Are there any ways, tricks or methods to avoid this? Subroutines seem unable to make proper use of the variables (especially mt), so I didn't manage to cut it down in the way other languages would allow to.

Or should I just accept this as a necessary evil in OpenCL and keep managing 10 different kernels this way?

Solution

At Khronos' site, it says

OpenCL programs may also contain auxiliary functions and constant data that can be used by __kernel functions.

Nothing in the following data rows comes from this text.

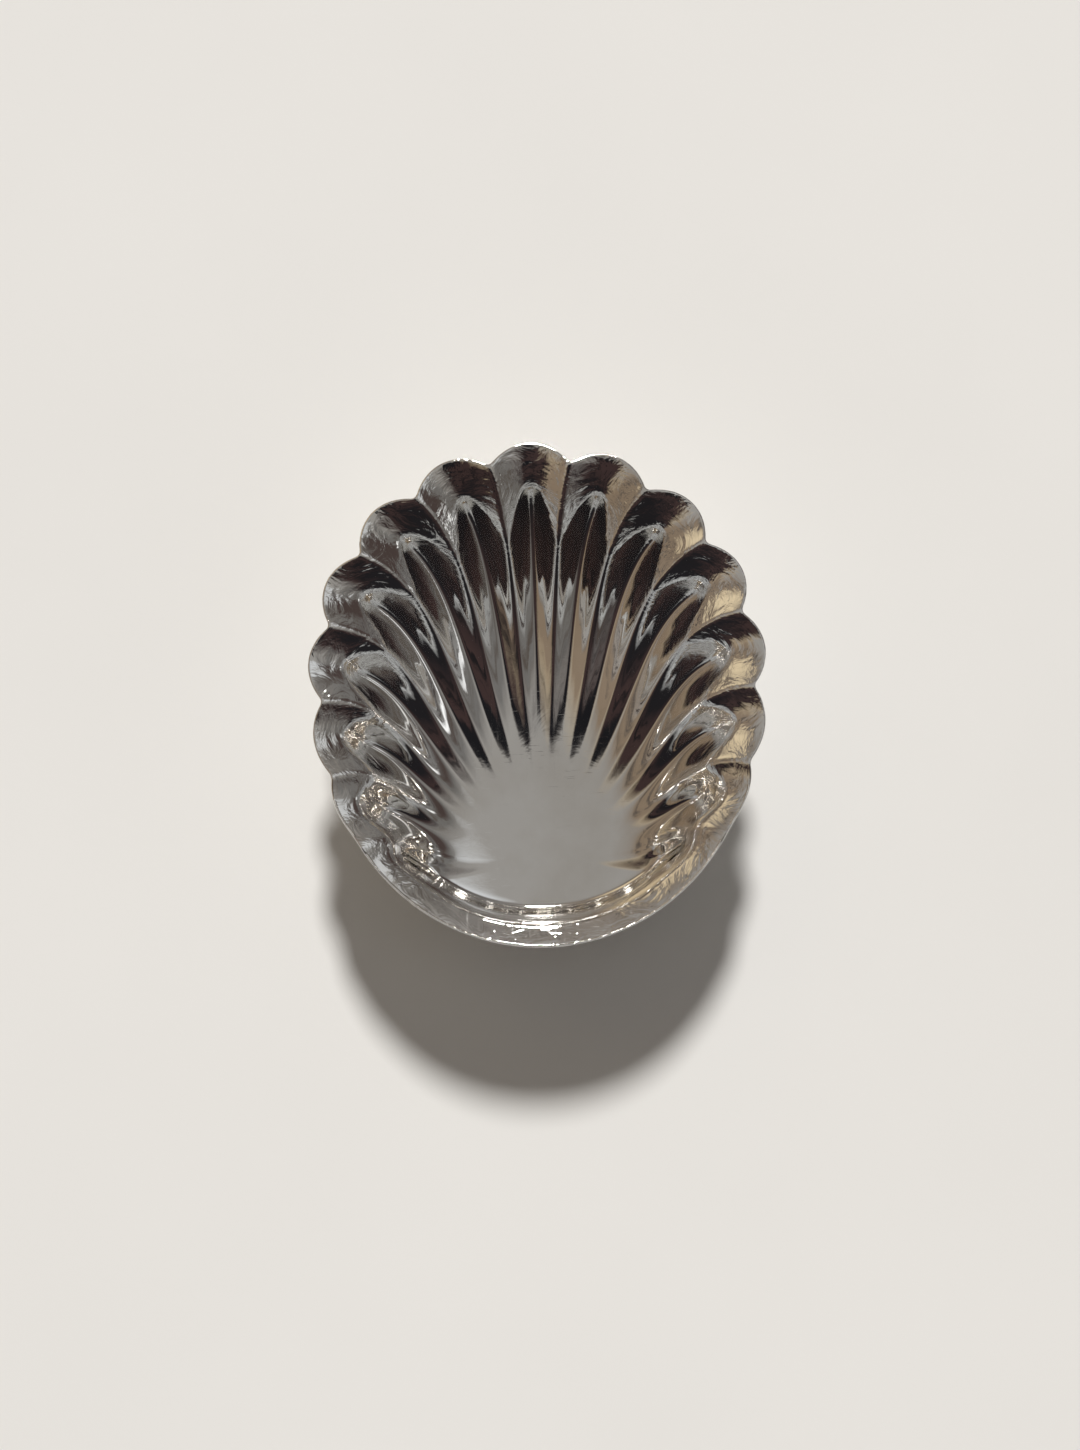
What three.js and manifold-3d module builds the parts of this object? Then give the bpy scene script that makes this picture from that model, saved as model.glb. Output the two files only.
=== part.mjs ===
// Shell bowl: a silver-plated dish pressed from one sheet as a scallop shell, on three ball feet.
// Millimetres, +Z up. +Y runs from the smooth hinge end to the scalloped lip and +X runs across.
// The origin is on the table under the middle of the dish.

import * as THREE from 'three';
import { mergeVertices } from 'three/addons/utils/BufferGeometryUtils.js';
import Module from 'manifold-3d';

const wasm = await Module();
wasm.setup();

const degree = Math.PI / 180;

// Rim outline: a fan arc and a hinge arc that run softly into each other, with lobes on the fan
// that fade towards the hinge end
const fanRadius = 59.5;
const fanCentreFromHinge = 77.7;
const hingeRadius = 57.8;
const shoulderSharpness = 15;
const lobeRise = 4.9;
const lobeFade = 3.6;

// Flutes, counted and spread round the fan
const fluteCount = 13;
const lastCuspAngle = 133.8 * degree;
const cuspCrowding = 0.091;
const hingeWidthInFlutes = 6;
const lastRidgeWidth = 0.6;

// Flute lines in plan: rays from the hinge end that curl outwards near the rim
const lastRayAngle = 49 * degree;
const raySpread = 0.11;
const rimCurl = 9.5;
const basinFromHinge = 27;
const basinFade = 4;

// Heights and slopes of the pressed sheet
const rimHeight = 38;
const bowlDepth = 27;
const sheetThickness = 0.9;
const lobeDip = 1;
const lipSlope = Math.tan(18 * degree);
const lipFlare = 1.25;
const frontRidgeFade = 3.5;
const sideRidgeFade = 2.8;

// The floor curves gently each way, and the wall leaves it to meet the lip at an angle
const floorRadiusAlong = 430;
const floorRadiusAcross = 130;
const frontWallAngle = 62 * degree;
const sideWallAngle = 82 * degree;
const hingeWallAngle = 88 * degree;

// Part of the wall's rise that comes gently on the way to it, and how late it comes
const frontGentleShare = 0.77;
const sideGentleShare = 0.25;
const frontGentlePower = 4.4;
const sideGentlePower = 4;

// How far the floor stays plain before the flutes rise from it
const plainFloorAhead = 3;
const plainFloorAside = 25;

// How slowly the walls and ridges change from those at the front of the fan to those at its sides
const asideGrowth = 1.5;

// Where the wall turns into the lip, measured inwards from the line through the cusps
const channelInset = 6;
const frontRidgeInset = 21.5;
const sideRidgeInset = 9;
const hingeInset = 8.2;
const bendRadius = 2.5;

// How much of half a flute the rounded crest of a ridge takes, and the notch in the rim
const crestShare = 0.4;
const cuspShare = 0.12;

// Feet, their pads and the solder between them
const footFlatRadius = 1.8;
const neckRadius = 2.4;
const neckHeight = 1.2;
const padRadius = 4.4;
const padThickness = 1;
const solderSize = 0.7;
const seamGap = 0.3;
const solderGap = 0.1;
const backFootFromHinge = 24;
const frontFootFlute = 3;
const frontFootFromBasin = 55;

// Fineness of the meshes
const columnsPerFlute = 8;
const hingeColumnsPerFlute = 5;
const wallRows = 11;
const rowCrowding = 1.35;
const bendRows = 4;
const lipRows = 3;
const lineSamples = 80;
const ballRows = 9;
const roundSegments = 24;

const halfFlutes = fluteCount / 2;
const halfTurns = halfFlutes + hingeWidthInFlutes / 2;

const silver = { color: 0xb9b6b0, roughness: 0.12, metalness: 1 };
const solder = { color: 0x8f8f8c, roughness: 0.45, metalness: 1 };

function blend(a, b, share) {
  return a + (b - a) * share;
}

function smooth(x) {
  const inside = Math.min(Math.max(x, 0), 1);
  return inside * inside * (3 - 2 * inside);
}

// Outline in plan. Angles are taken at the fan's centre, from +Y towards +X.

function smoothRadius(angle) {
  const centreGap = fanCentreFromHinge - hingeRadius;
  const hingeArc =
    -centreGap * Math.cos(angle) + Math.sqrt(hingeRadius ** 2 - (centreGap * Math.sin(angle)) ** 2);
  const sum = fanRadius ** shoulderSharpness + hingeArc ** shoulderSharpness;
  return sum ** (1 / shoulderSharpness);
}

const hingeEndRadius = smoothRadius(Math.PI);
const lipEndRadius = smoothRadius(0) + lobeRise;
const fanCentreY = (hingeEndRadius - lipEndRadius) / 2;
const hingeY = fanCentreY - hingeEndRadius;
const basin = new THREE.Vector2(0, hingeY + basinFromHinge);

// A turn counts flutes round the rim from the middle one. Past the last cusp it counts on, in
// steps as wide as a flute, along the smooth hinge end.

function rimAngle(turn) {
  const along = Math.abs(turn) / halfFlutes;
  if (along <= 1) {
    const crowded = (1 + cuspCrowding) * along - cuspCrowding * along ** 3;
    return Math.sign(turn) * lastCuspAngle * crowded;
  }
  const pastLastCusp = (Math.abs(turn) - halfFlutes) / (halfTurns - halfFlutes);
  return Math.sign(turn) * blend(lastCuspAngle, Math.PI, pastLastCusp);
}

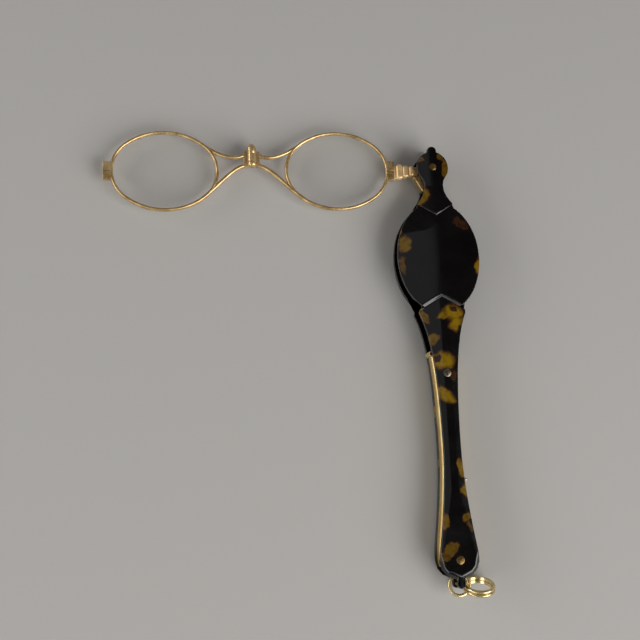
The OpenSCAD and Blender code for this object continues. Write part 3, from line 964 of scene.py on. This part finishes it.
@dataclass
class CarvedPlate:
    """One tortoiseshell plate, filed into facets, its inner face at a given height.

    A size in _t is a thickness, in _s a station, and in _fall or _rise a slope as a Facet has it.
    A size in _v gives a V's stations at its half-width and at the axis. Each end cut is its fall
    per mm and the distance from the tail rivet at which it leaves the top, for each of the turns.
    """

    name: str
    node: str
    inner_z: float
    upward: bool
    shell: PolishedShell
    case_flat: float
    outline: PlateOutline = field(default_factory=PlateOutline)
    blank_t: float = 2.4
    case_t: float = 2.0
    case_edge_t: float = 0.92
    case_ridge: float = 5.0
    head_t: float = 1.8
    head_fall: float = 0.123
    head_ridge: float = 2.4
    flare_t: float = 1.73
    flare_fall: float = 0.09
    flare_rise: float = 0.038
    throat_t: float = 1.7
    throat_slope: float = 0.45
    v_hw: float = 6.7
    throat_v: Plan = (13.3, 17.7)
    root_v: Plan = (50.4, 46.6)
    root_t: float = 1.62
    root_fall: float = -0.137
    root_rise: float = -0.348
    scoop_s: float = 20.3
    scoop_fall: float = 0.013
    scoop_rise: float = 0.09
    shank_t: float = 1.7
    shank_flat: float = 1.2
    shank_fall: float = 0.125
    drop_s: float = 112.0
    drop_spread: float = 0.2
    end_turns: tuple[float, ...] = (24, 50, 76)
    end_cuts: tuple[tuple[float, Place], ...] = ((0.5, (4.7, 5.1, 5.3)), (1.35, (5.1, 5.45, 5.6)))
    tongue_s: float = 2.4
    tongue_crest: float = 0.42
    tongue_fall: float = 0.6
    tongue_rise: Plan = (-0.02, -0.05)
    lap: float = 0.05
    soft: float = 0.28

    def across(self, station: float) -> Bound:
        """The plane straight across the plate at a station, outward towards the tail."""
        return Bound(self.outline.at(0, station), (0, -1))

    def v_line(self, stations: Plan) -> Bound:
        """The plane of one half of a V, outward towards the head.

        Args:
            stations: where the V is at its half-width, and where it is at the axis.

        Returns:
            The plane.
        """
        start = Vector(self.outline.at(0, stations[1]))
        end = Vector(self.outline.at(self.v_hw, stations[0]))
        along = (end - start).normalized()
        return Bound((start.x, start.y), (-along.y, along.x))

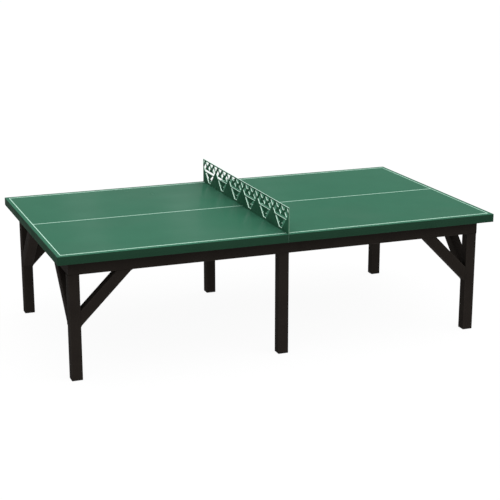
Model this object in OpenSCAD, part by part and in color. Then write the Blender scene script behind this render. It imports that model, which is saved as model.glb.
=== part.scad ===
// Ping pong table with a fixed steel net, on a welded frame of square tube.
// Millimetres. +X along the length, +Y towards the back, +Z up.
// Origin: on the floor, under the centre of the table.

/* [Playing top] */
// Length of the whole playing surface
top_length = 2740; // [2200:10:3200]
// Width of the playing surface and of the net
top_width = 1525; // [1200:5:1900]
// Height of the playing surface above the floor
top_height = 760; // [620:5:920]
// Thickness of the top
top_thickness = 50; // [35:1:70]

/* [Frame] */
// Distance from the edge of the top to the outer faces of the frame
frame_inset = 73; // [20:1:120]
// Outer width of every frame tube
tube_size = 65; // [50:1:80]
// Wall thickness of the frame tubes
tube_wall = 3; // [2:0.5:5]
// Outer corner radius of the frame tubes
tube_corner = 6; // [5.5:0.5:9]
// Depth of the rails under the top
rail_depth = 85; // [70:1:110]
// Depth of the two light cross rails
light_rail_depth = 40; // [30:1:60]
// Distance of the light cross rails from the middle of the table
light_rail_place = 650; // [500:5:800]
// Depth of the diagonal braces
brace_depth = 65; // [40:1:80]
// Distance from the leg to where the outer face of a brace meets the rail
brace_reach = 305; // [200:1:400]

/* [Feet] */
// Thickness of the foot cap below the leg
cap_flange = 5; // [2:0.5:12]
// Depth of the foot cap inside the leg
cap_depth = 22; // [10:1:40]
// Wall thickness of the foot cap
cap_wall = 2.5; // [1.5:0.5:4]
// Gap between the foot cap and the inside of the leg
cap_clearance = 0.2; // [0.1:0.1:0.5]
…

An example to generate random number between 0.0f and 1.0f per thread:

Core function to iterate a seed:

uint wang_hash(uint seed)
{
   seed = (seed ^ 61) ^ (seed >> 16);
   seed *= 9;
   seed = seed ^ (seed >> 4);
   seed *= 0x27d4eb2d;
   seed = seed ^ (seed >> 15);
   return seed;
}

Initialization and iteration of each threads seed:

// id=thread id, rnd=seed array
void wang_rnd_init(__global unsigned int * rnd,int id)                
{
     uint maxint=0;
     maxint--;  // could be a 0xFFFFFFFF
     uint rndint=wang_hash(id);
     rnd[id]=rndint;
}

// id=thread id, rnd=seed array
float wang_rnd(__global unsigned int * rnd,int id)                
{
     uint maxint=0;
     maxint--;  // could be a 0xFFFFFFFF
     uint rndint=wang_hash(rnd[id]);
     rnd[id]=rndint;
     return ((float)rndint)/(float)maxint;
}

Usage in a random grayscale color pixel generator kernel:

__kernel void rnd_1(__global unsigned int * rnd, __global int *rgba)
{
      int id=get_global_id(0);
      float rgba_register=wang_rnd(rnd,id);
      rgba[id] = ((int)(rgba_register * 255) << 24) | ((int)(rgba_register * 255) << 16) | ((int)(rgba_register * 255) << 8) | ((int)(rgba_register * 255));
}

and wang_rnd() can be used in other kernels without defining it twice if they are in same compiled context, same as putting all relevant kernels and functions in the same file to be compiled.

Auxilliary functions are not limited to registers and global memory. They can take local and constant memory parameters too. Since they are working with device side memory mainly, they can take and return structs too.